Google Groups no longer supports new Usenet posts or subscriptions. Historical content remains viewable.
Dismiss

wchar_t aliasing

259 views
Skip to first unread message

markus

unread,
Sep 23, 2014, 3:23:11 AM9/23/14
to
On Windows wchar_t, char16_t and unsigned short/uint16_t all use the
same underlying type uint16_t. According the C++11 standard they are all
distinct types.

Looking at the Firefox source, they are (reinterpret)casting between
char/char16_t/wchar_t.

Looking at the Qt source, depending on the platform they are happily
casting between uint16_t/wchar_t or uint32_t/wchar_t.

From what I can tell, this does violate the aliasing rules. Am I
missing something? Do GCC/Visual C++ make some special guarantees that
this will work?

Öö Tiib

unread,
Sep 23, 2014, 3:18:53 PM9/23/14
to
On Tuesday, 23 September 2014 10:23:11 UTC+3, markus wrote:
> On Windows wchar_t, char16_t and unsigned short/uint16_t all use the
> same underlying type uint16_t. According the C++11 standard they are all
> distinct types.

"Windows" is series of operating systems. It does not deal with C++
fundamental types and typedefs. Did you mean some particular version
of some particular C++ compiler targeting some particular version of
Windows?

> Looking at the Firefox source, they are (reinterpret)casting between
> char/char16_t/wchar_t.
>
> Looking at the Qt source, depending on the platform they are happily
> casting between uint16_t/wchar_t or uint32_t/wchar_t.
>
> From what I can tell, this does violate the aliasing rules. Am I
> missing something? Do GCC/Visual C++ make some special guarantees that
> this will work?

Casting between different unsigned integral types is one of few things
that is quite fully well defined in C++ standard. Did you mean that
non-'char' pointers are somewhere taken and type-punned and then used
in mix in Qt and Firefox source code?

Paavo Helde

unread,
Sep 23, 2014, 3:22:00 PM9/23/14
to
markus <mar...@addr.is.invalid> wrote in news:lvr74b$gmj$1...@solani.org:
This is interesting. g++ 4.6 on Linux issues type pun warnings between 4-
byte wchar_t and uint32_t, but is silent for 2 byte wchar_t (achieved via -
fshort-wchar flag) and uint16_t.

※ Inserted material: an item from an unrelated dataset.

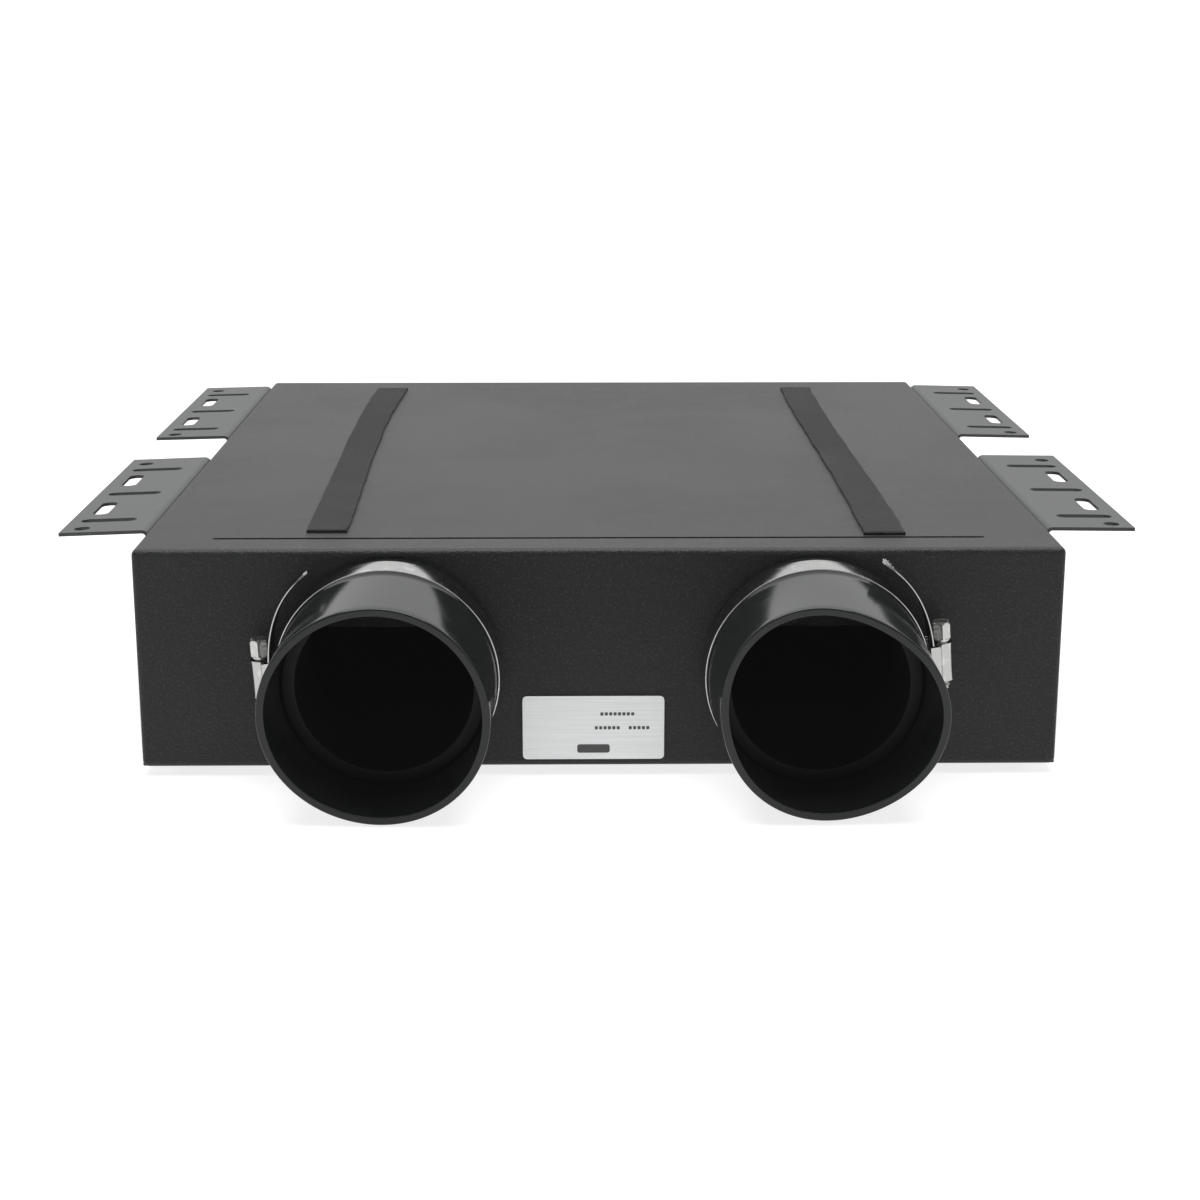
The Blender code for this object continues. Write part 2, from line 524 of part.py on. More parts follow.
def terminal_cup():
    """A moulded cup let into the back panel, open to the rear, with two posts through its floor."""
    half_w, half_h = CUP_W / 2, CUP_H / 2
    inner_w, inner_h = half_w - CUP_FLANGE, half_h - CUP_FLANGE
    floor = BACK_Y - CUP_DEPTH
    cup = box("terminal_cup", (-half_w, BACK_Y + GAP, CUP_Z - half_h),
              (half_w, BACK_Y + GAP + CUP_WALL, CUP_Z + half_h), BLACK_PLASTIC)
    join_body(cup, box("cup_body", (-inner_w, floor, CUP_Z - inner_h),
                       (inner_w, BACK_Y + GAP + 1, CUP_Z + inner_h), collection=CUTTERS))
    cut(cup, box("cup_recess", (-inner_w + CUP_WALL, floor + CUP_WALL, CUP_Z - inner_h + CUP_WALL),
                 (inner_w - CUP_WALL, BACK_Y + 10, CUP_Z + inner_h - CUP_WALL), collection=CUTTERS))
    along_y = (Vector((1, 0, 0)), Vector((0, 0, -1)), Vector((0, 1, 0)))
    for name, x, plastic in (("negative", -POST_X, BLACK_PLASTIC), ("positive", POST_X, RED_PLASTIC)):
        post = add_empty("post_seat_" + name, point(x, floor + CUP_WALL, CUP_Z), along_y)
        cut(cup, turned("post_hole_" + name, [(0, 5), (POST_R + GAP, 5), (POST_R + GAP, -5), (0, -5)],
                        parent=post, steps=SMALL_STEPS, closed=False, collection=CUTTERS))
        stud = [(0, POST_TOP), (POST_R, POST_TOP), (POST_R, WASHER_TOP), (WASHER_R, WASHER_TOP), (WASHER_R, GAP),
                (POST_R, GAP), (POST_R, POST_TAIL), (0, POST_TAIL)]
        shade_round(turned("terminal_post_" + name, stud, BRASS, post, SMALL_STEPS, closed=False))
        nut_high, bore = NUT_LOW + NUT_LENGTH, POST_R + GAP
        nut = [(NUT_R, nut_high), (NUT_R, NUT_LOW), (bore, NUT_LOW), (bore, nut_high)]
        turned("terminal_nut_" + name, nut, plastic, post, SMALL_STEPS)


def hookup_wire(side):
    """A jacketed pair from a post's tail to the tag on the woofer's frame, on a smooth run."""
    sign = -1 if side == "left" else 1
    start = Vector((sign * POST_X, BACK_Y - CUP_DEPTH - 9.5, CUP_Z))
    end = Vector((sign * (WOOFER_X - 28), WOOFER_Y + 66, BAFFLE_Z + BAFFLE_THICK + 20))
    lead_out, lead_in = start + Vector((0, -18, -6)), end + Vector((sign * -14, 14, 12))
    curve = bpy.data.curves.new("hookup_wire_" + side, 'CURVE')
    curve.dimensions = '3D'
    curve.bevel_depth = mm(WIRE_R)
    curve.bevel_resolution = 2
    curve.use_fill_caps = True
    spline = curve.splines.new('POLY')
    spline.points.add(WIRE_STEPS)
    for i, spot in enumerate(spline.points):
        t = i / WIRE_STEPS
        place = (start * (1 - t) ** 3 + lead_out * 3 * t * (1 - t) ** 2 + lead_in * 3 * t * t * (1 - t) + end * t ** 3)
        spot.co = (*(place / 1000.0), 1.0)
    curve.materials.append(BLACK_PLASTIC)
    wire = bpy.data.objects.new("hookup_wire_" + side, curve)
    PARTS.objects.link(wire)


for side in ("left", "right"):
    duct = duct_frame(side)
    port_stub(side, duct)
    rubber_sleeve(side, duct)
    clamp_band(side, duct)
    seat = clamp_seat(side, duct)
    clamp_housing(side, seat)
    clamp_screw(side, seat)

base_fixings(casing())
felt_strips()
rating_plate()
for name, centre in BRACKET_CENTRE.items():
    bracket(name, centre)
baffle_and_wall()
for side in ("left", "right"):
    woofer(side)
    hookup_wire(side)
terminal_cup()
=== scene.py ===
import json
import math

import bmesh
import bpy
import numpy as np
from mathutils import Matrix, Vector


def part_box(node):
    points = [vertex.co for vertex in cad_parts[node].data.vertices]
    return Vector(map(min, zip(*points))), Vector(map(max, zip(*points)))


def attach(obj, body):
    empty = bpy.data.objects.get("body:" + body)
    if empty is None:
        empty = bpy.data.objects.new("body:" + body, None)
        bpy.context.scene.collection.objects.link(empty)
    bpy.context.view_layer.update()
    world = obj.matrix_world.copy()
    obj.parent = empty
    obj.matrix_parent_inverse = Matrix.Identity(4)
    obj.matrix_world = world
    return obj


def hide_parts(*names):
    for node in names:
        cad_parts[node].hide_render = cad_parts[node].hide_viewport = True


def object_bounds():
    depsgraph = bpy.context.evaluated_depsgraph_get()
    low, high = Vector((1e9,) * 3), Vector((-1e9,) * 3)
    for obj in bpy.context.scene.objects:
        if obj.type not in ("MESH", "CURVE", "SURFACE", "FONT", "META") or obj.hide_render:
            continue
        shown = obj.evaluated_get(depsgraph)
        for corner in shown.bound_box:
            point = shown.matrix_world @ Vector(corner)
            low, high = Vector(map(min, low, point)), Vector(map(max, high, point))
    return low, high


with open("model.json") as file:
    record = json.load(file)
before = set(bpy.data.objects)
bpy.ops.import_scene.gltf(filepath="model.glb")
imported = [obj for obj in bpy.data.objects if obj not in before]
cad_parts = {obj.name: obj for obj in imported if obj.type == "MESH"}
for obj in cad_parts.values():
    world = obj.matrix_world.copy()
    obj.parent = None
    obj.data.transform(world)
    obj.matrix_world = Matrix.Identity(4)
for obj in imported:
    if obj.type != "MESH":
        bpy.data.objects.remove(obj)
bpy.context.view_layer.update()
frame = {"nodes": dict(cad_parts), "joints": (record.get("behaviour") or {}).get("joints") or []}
print("frame loaded with", len(frame["nodes"]), "nodes")

sides = ("left", "right")
signOf = {"left": -1.0, "right": 1.0}
jointOf = {joint["name"]: joint for joint in frame["joints"]}


def boxOf(*names):
    # lowest and highest corner of some CAD nodes together, in millimetres
    corners = [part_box(name) for name in names]
    low = np.min([np.array(c[0]) for c in corners], axis=0) * 1000
    high = np.max([np.array(c[1]) for c in corners], axis=0) * 1000
    return low, high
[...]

Is there indeed some special case for 16-
bit data, in addition to 8-bit?

Cheers
Paavo

Chris Vine

unread,
Sep 23, 2014, 8:47:49 PM9/23/14
to
Not as far as I am aware, but the mere act of casting in that way does
not of itself breach the strict aliasing rule in §3.10/10 of the
standard. It depends on what the code does with the cast value.

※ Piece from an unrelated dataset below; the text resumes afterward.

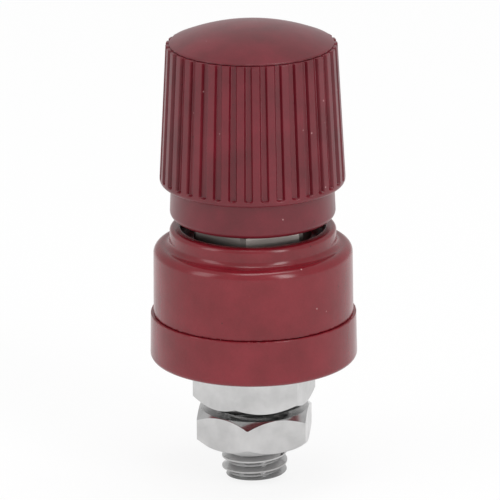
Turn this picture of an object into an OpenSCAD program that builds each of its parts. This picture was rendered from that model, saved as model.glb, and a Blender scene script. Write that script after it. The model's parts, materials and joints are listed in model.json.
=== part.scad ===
// Panel-mounted screw binding post: a fluted clamping knob on a threaded
// stud, a moulded housing with a hexagonal contact collar in its neck, an
// insulating ring for the far side of the panel, and two hexagon nuts.
// +Z runs up the stud towards the knob, and Z = 0 is the tip of the stud.

/* [Thread] */
// Outside diameter of the stud's thread
thread_d = 6; // [5:0.5:7]
// Pitch of the thread
thread_pitch = 1; // [0.5:0.25:1.25]
// Radial play between the stud's thread and what is screwed on it
thread_play = 0.05; // [0.02:0.01:0.08]
// Gap between faces that close on each other
seat_gap = 0.05; // [0.02:0.01:0.1]

/* [Nuts] */
// Width across the flats of the nuts and of the contact collar
hex_flats = 10; // [9:0.5:11]
// Step from the flats in to the round face that the nuts' corner chamfers leave
nut_face_step = 0.05; // [-0.2:0.01:0.4]
// Slope of the nuts' corner chamfers
nut_chamfer_angle = 40; // [25:1:50]
// Depth of the countersink at each end of a nut's hole
nut_countersink = 0.4; // [0.1:0.05:0.6]
// Height of the nut that clamps the insulating ring
clamp_nut_h = 4.1; // [3.5:0.1:5]
// Height of the thin nut that clamps a cable lug
lug_nut_h = 3.2; // [2.5:0.1:4]
// Space left between the two nuts
nut_space = 0.66; // [0.3:0.01:2]
// Turn of the clamping nut's corners about the stud
clamp_nut_turn = 12.2; // [0:0.1:60]
// Turn of the lug nut's corners about the stud
lug_nut_turn = 23.6; // [0:0.1:60]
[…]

You can cast between a particular wchar_t value and its underlying
integer type without breaching the strict aliasing rule, and do
whatever you want with the cast value, since no aliasing takes place:
you end up with two independent values. Where you have arrays/strings
of wchar_t, you can again cast the decayed array of wchar_t to a
pointer to the underlying integer type and copy that pointer around
without breaking the strict aliaising rule. What you cannot do in the
last case is to dereference that pointer.

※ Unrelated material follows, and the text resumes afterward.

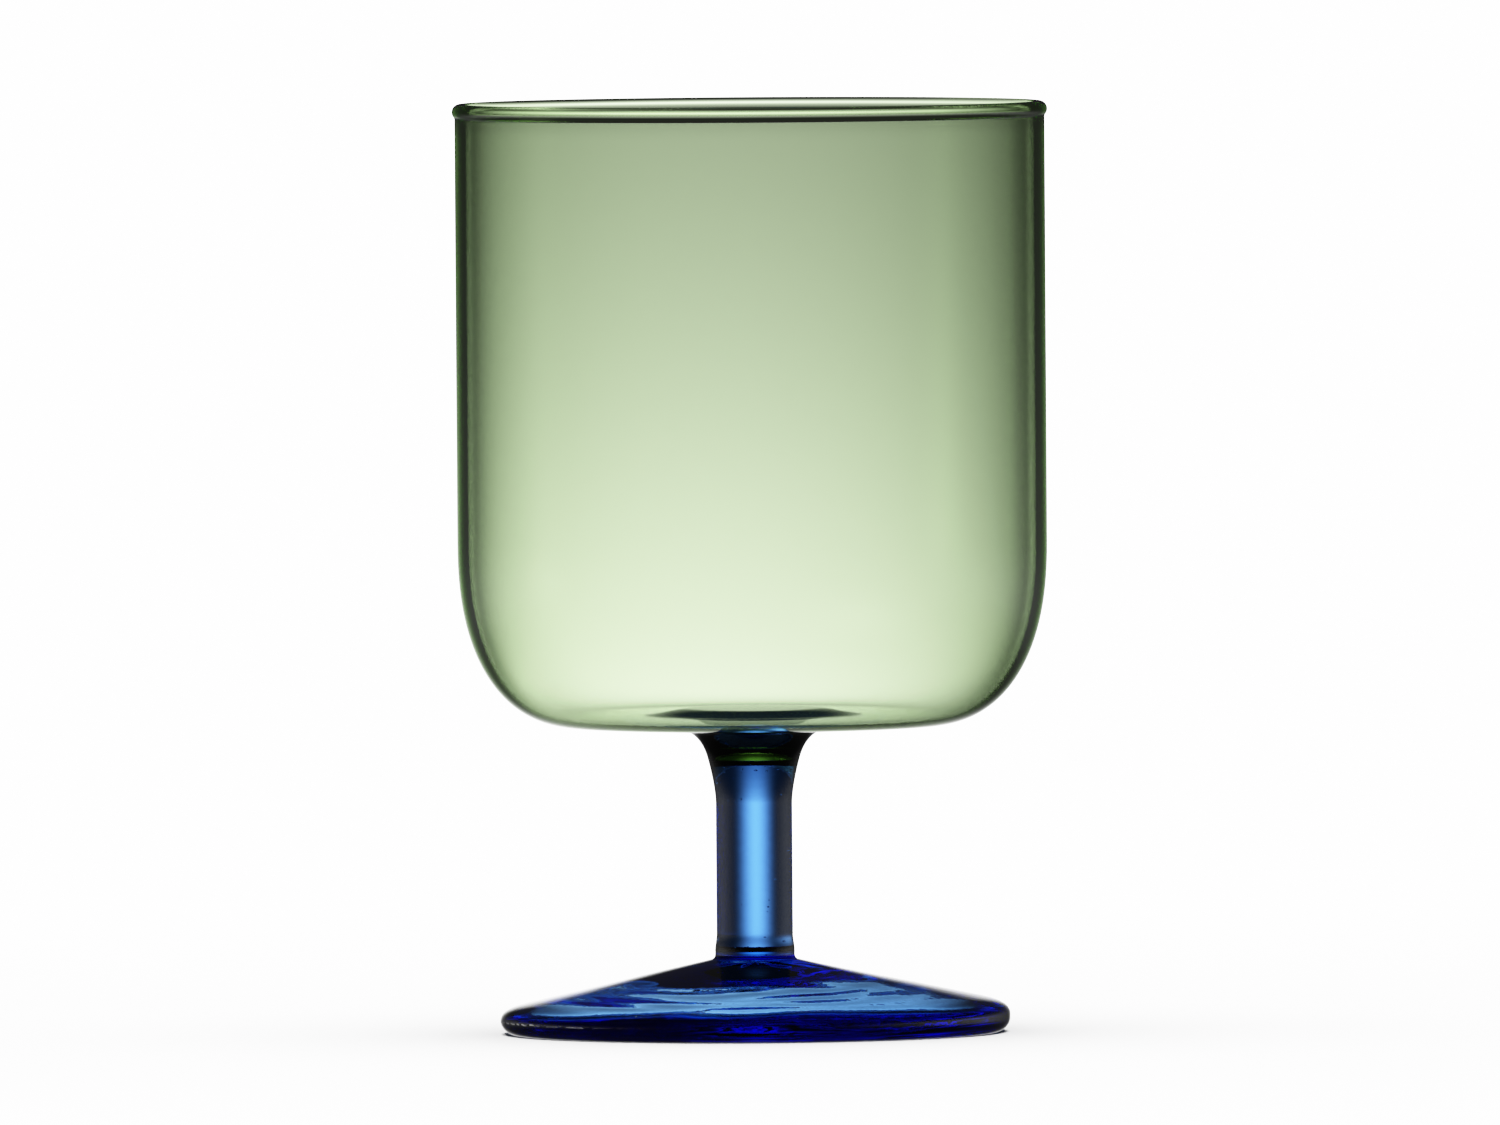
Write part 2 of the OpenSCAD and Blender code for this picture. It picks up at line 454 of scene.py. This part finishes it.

I have rarely seen code which does that. For example, on systems with
32 bit wchar_t, I have commonly used code which reinterpret_casts
std::wstring::c_str() to uint32_t* in order to call a library codeset
conversion function which takes a uint32_t* argument. Of itself that
is OK. Technically speaking there may be breach of the strict aliasing
rule when the library function dereferences the pointer, but since this
is done in a different compilation unit the compiler knows nothing
about it and has to take it on trust, so everything works. In this
kind of case you can "cheat" strict aliasing just by arranging your
translation units appropriately and use compatible types with the same
size, signedness and alignment. Possibly that is what the code you
have seen does.

Chris

markus

unread,
Sep 23, 2014, 10:01:07 PM9/23/14
to
On 2014-09-23 21:18, Öö Tiib wrote:> On Tuesday, 23 September 2014
10:23:11 UTC+3, markus wrote:
>> On Windows wchar_t, char16_t and unsigned short/uint16_t all use
>> the same underlying type uint16_t. According the C++11 standard
>> they are all distinct types.
>
> "Windows" is series of operating systems. It does not deal with C++
> fundamental types and typedefs.

The Win32/64 API defines wchar_t as UTF-16 and unsigned short as 16-bit int.

> Did you mean some particular version of some particular C++ compiler
> targeting some particular version of Windows?

All of them on Win32/64. AFAIK, everything tries to be compatible to
either Visual C++ or GCC/Mingw and they do what I mentioned.

>> Looking at the Firefox source, they are (reinterpret)casting
>> between char/char16_t/wchar_t.
>>
>> Looking at the Qt source, depending on the platform they are
>> happily casting between uint16_t/wchar_t or uint32_t/wchar_t.
>>
>> From what I can tell, this does violate the aliasing rules. Am I
>> missing something? Do GCC/Visual C++ make some special guarantees
>> that this will work?
>
> Casting between different unsigned integral types is one of few
> things that is quite fully well defined in C++ standard. Did you mean
> that non-'char' pointers are somewhere taken and type-punned and then
> used in mix in Qt and Firefox source code?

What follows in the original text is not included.